这一点很重要,因为下一波企业 AI 采购,不会只靠令人印象深刻的演示取胜。演示可以展示一个代理打开仪表盘、阅读工单、起草回复并更新系统。真正部署时,则必须证明同一个代理能够处理那些混乱的中间环节:不完整的工单、相互冲突的记录、变化的 UI 标签、速率限制、过期凭证、模糊指令、缺失审批,以及用户提出不应该被满足的请求。包含多步骤工作流的基准测试,可以更早暴露其中一些弱点。
商业信号很强。厂商、平台公司和企业客户都需要一种方式,在模型排行榜之外比较代理系统。一个模型可能在推理测试中得分很高,但当它必须操作工具、保持状态、遵守政策,并判断何时停止时,表现仍然很差。相反,一个不那么耀眼的模型,如果嵌入设计良好的工作流,可能更安全也更有用。代理基准测试为这种差异创造了共同语言。
它也推动团队形成更好的工程习惯。如果一个基准测试记录工具调用、中间观察、失败操作、重试和完成质量,它就会促使构建者从系统角度思考,而不是只思考提示词。被评估的对象不再只是模型,而是模型加工具、指令、检索、记忆、护栏、权限、可观测性和升级路径。这更接近真实 AI 产品的工作方式。
现实检验: 基准测试是地图,不是地形本身。
第一个限制是环境保真度。模拟企业工作流很有用,但生产环境更奇怪。真实公司有自定义字段、旧流程、没有文档的捷径、不一致的权限、重复系统,以及干净测试套件里永远不会出现的人类习惯。一个代理在基准测试里表现很好,仍然可能在同名任务被本地例外包裹时遇到困难。
第二个限制是分布变化。界面会变,API 会增加约束,政策会更新,数据结构会漂移。一个本月可靠的工作流,下个月可能悄悄退化。基准测试通常会冻结任务环境,以便公平比较系统,但企业需要的是跟随自身工具和业务规则变化的持续评估。一次性分数无法证明持续可靠性。
第三个限制是后果建模。完成任务,并不等于安全地完成任务。代理是否暴露了隐私信息?是否越过了审批边界?是否更新了错误记录?是否给另一个团队制造了工作?失败时是否足够明显,能让人类及时发现?许多企业失败不是简单的任务失败,而是控制失败。
第四个限制是基准测试被“刷分”。一旦某个基准测试变得有影响力,系统就会被优化来适应它。这并不一定是坏事;优化也可能提升真实能力。但当排行榜提升被包装成部署准备就绪时,买方需要谨慎。问题不是“分数是多少”,而是“这个基准测试衡量了哪些失败,又遗漏了哪些失败?”
最好的企业团队会把代理基准测试当作输入,而不是本地验证的替代品。

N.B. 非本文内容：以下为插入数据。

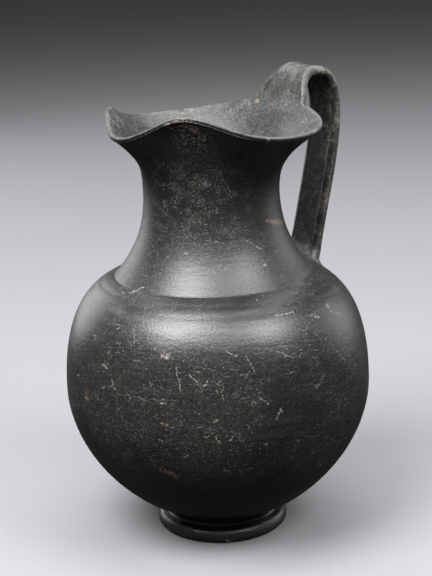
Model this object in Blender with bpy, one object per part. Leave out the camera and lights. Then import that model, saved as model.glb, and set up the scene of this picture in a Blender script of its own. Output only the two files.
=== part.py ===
"""Bucchero oinochoe: a black Etruscan wine jug with a trefoil mouth and a high strap handle.

The jug is one piece of fired clay, hollow and empty. It stands on its foot ring at the origin,
with +Z up, the handle over +X and the spout over -X. Lengths are in metres, angles in degrees.
"""

import bpy
from math import acos, cos, degrees, hypot, pi, radians, sin

# Foot ring and underside
FOOT_RADIUS = 0.0395
FOOT_BULGE_HEIGHT = 0.0040
FOOT_HEIGHT = 0.0085
FOOT_TOP_RADIUS = 0.0362
FOOT_STEM_RADIUS = 0.0335
SEAT_OUTER_RADIUS = 0.0372
SEAT_INNER_RADIUS = 0.0300
SEAT_EDGE = 0.0008
UNDERSIDE_RADIUS = 0.0275
UNDERSIDE_RECESS = 0.0045
STEM_RISE = 0.0012
FLOOR_THICKNESS = 0.0065
FLOOR_CORNER = 0.0035

# Body: the belly closes downward and the shoulder closes upward from the widest ring
BODY_RADIUS = 0.0905
WIDEST_HEIGHT = 0.0900
BELLY_DROP = 0.0855
SHOULDER_RISE = 0.0710
BODY_WALL = 0.0045
BELLY_FULLNESS = (1.85, 1.81)
SHOULDER_FULLNESS = (2.30, 5.00)

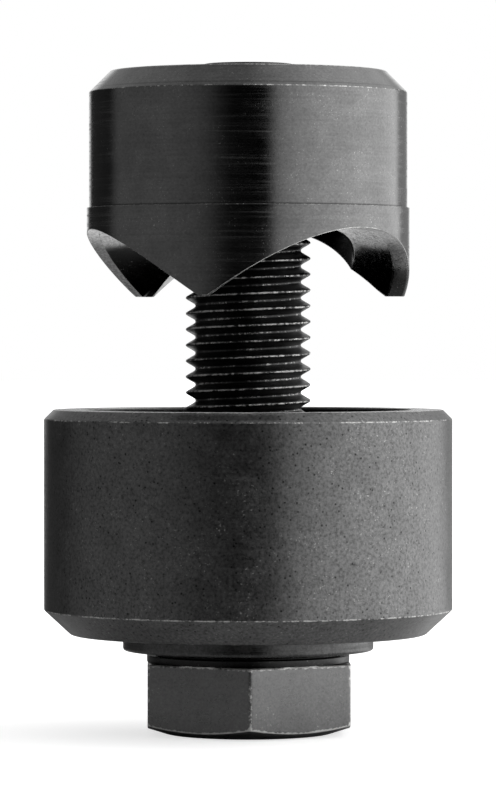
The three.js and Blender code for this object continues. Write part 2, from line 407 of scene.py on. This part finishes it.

它们会围绕高价值任务建立自己的工作流评估,加入反例,测试权限边界,衡量恢复行为,并要求重要操作有可追踪证据。它们评估的不只是最终答案,还包括过程:使用了哪些来源,调用了哪些工具,请求了哪些审批,尝试了哪些重试,以及是否表达了不确定性。
这也会改变采购方式。买方不应只向厂商索要基准分数,还应该要求运行日志、失败分类、沙盒试用、可观测性接口、回滚选项和人类审核控制。可靠的代理不是永不失败的代理,而是失败模式有边界、可见、可恢复,并且持续改进的代理。
需要记住的关键点:
- 代理基准测试正在成熟 - 重点正在从孤立答案转向多步骤工作流表现。
- 工作流真实性很重要 - 企业价值取决于工具、状态、权限、例外和审批。
- 分数不是部署证明 - 基准测试可以揭示能力,但不能认证本地生产就绪。
- 控制失败和任务失败同样重要 - 隐私、授权、审计和回滚都必须被衡量。
- 本地评估才是真正护城河 - 持续测试自身工作流的团队,会比依赖公开排行榜的团队学得更快。
结论: 信号是,AI 代理评估正在变得更加运营化,这正是企业采用所需要的。现实检验则是,基准测试成功只是开始。生产可靠性来自受控工作流、持续评估、可观测性、权限纪律,以及在高后果场景中的人工审核。应该把代理基准测试当作有用仪器,而不是最终判决。